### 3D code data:

════════

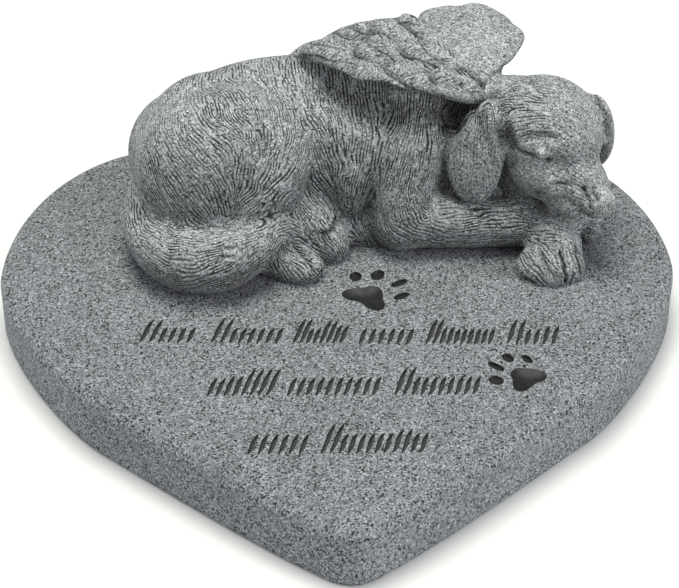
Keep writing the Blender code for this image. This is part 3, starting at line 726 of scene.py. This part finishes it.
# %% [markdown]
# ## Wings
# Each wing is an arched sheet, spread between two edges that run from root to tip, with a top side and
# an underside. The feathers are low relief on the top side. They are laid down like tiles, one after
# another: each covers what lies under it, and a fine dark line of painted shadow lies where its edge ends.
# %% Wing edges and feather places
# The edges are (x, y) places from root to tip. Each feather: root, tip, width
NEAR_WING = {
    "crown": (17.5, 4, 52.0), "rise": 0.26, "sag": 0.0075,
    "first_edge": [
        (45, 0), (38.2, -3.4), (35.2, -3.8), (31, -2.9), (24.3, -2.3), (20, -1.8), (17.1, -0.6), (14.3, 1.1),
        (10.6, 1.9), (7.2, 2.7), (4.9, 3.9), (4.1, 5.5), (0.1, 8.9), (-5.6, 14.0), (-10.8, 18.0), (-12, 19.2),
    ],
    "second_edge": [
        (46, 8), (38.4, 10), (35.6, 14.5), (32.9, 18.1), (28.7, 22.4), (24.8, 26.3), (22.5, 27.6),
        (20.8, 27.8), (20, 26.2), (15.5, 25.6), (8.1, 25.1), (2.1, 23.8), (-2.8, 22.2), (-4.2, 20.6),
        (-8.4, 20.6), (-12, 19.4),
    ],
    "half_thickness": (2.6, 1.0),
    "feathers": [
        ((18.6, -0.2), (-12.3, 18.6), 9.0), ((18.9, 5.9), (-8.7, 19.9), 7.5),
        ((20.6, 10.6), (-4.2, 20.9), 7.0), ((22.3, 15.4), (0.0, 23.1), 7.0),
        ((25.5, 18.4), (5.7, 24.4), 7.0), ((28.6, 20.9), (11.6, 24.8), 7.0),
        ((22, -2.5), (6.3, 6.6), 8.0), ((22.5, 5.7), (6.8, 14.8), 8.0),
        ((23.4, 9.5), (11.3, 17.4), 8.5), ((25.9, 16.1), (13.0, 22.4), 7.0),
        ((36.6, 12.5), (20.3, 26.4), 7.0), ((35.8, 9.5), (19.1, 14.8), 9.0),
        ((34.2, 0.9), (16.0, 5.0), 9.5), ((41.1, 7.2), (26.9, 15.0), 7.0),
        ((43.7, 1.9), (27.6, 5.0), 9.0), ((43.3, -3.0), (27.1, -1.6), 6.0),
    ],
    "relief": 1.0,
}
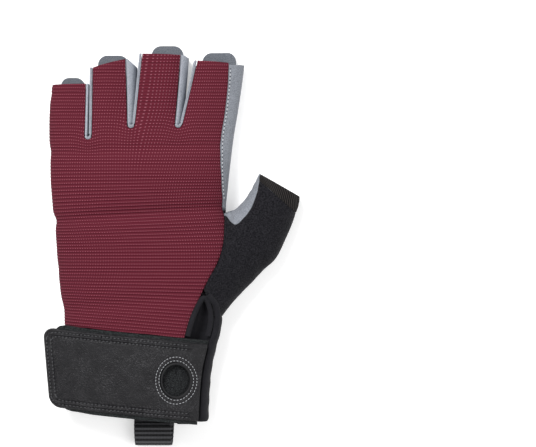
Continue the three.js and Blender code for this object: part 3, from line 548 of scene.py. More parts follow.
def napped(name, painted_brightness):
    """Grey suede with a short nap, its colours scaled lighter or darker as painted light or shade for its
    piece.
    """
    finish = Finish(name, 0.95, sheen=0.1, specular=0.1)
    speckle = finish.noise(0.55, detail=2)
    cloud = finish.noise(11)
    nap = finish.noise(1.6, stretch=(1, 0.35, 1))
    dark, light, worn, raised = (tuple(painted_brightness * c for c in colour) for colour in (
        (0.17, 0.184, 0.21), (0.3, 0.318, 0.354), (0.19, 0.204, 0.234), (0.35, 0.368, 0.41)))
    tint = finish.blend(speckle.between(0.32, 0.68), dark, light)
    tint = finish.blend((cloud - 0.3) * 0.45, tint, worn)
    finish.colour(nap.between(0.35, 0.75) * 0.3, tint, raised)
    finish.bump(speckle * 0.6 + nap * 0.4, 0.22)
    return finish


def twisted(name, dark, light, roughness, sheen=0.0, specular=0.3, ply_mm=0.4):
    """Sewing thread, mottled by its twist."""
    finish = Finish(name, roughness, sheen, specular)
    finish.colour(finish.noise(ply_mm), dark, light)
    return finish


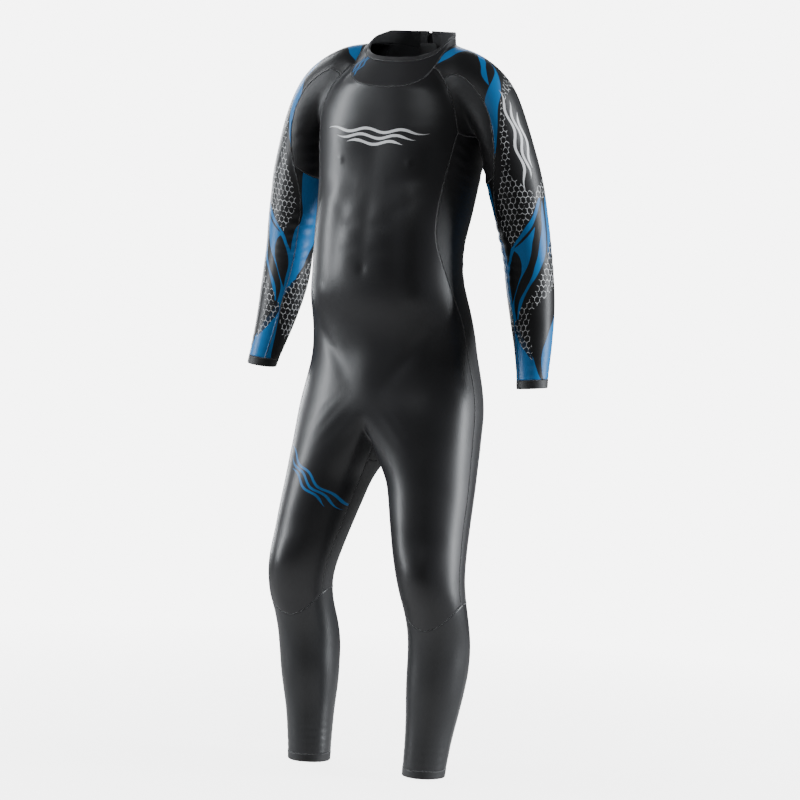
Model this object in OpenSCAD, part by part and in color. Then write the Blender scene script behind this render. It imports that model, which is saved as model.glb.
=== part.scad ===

════════

### WHAT IS NEEDED:
Would you quote, exactly and only, the lines from the one containing "Model this object" to the end of the entries?

### COMPLETE OUTPUT:
Model this object in OpenSCAD, part by part and in color. Then write the Blender scene script behind this render. It imports that model, which is saved as model.glb.
=== part.scad ===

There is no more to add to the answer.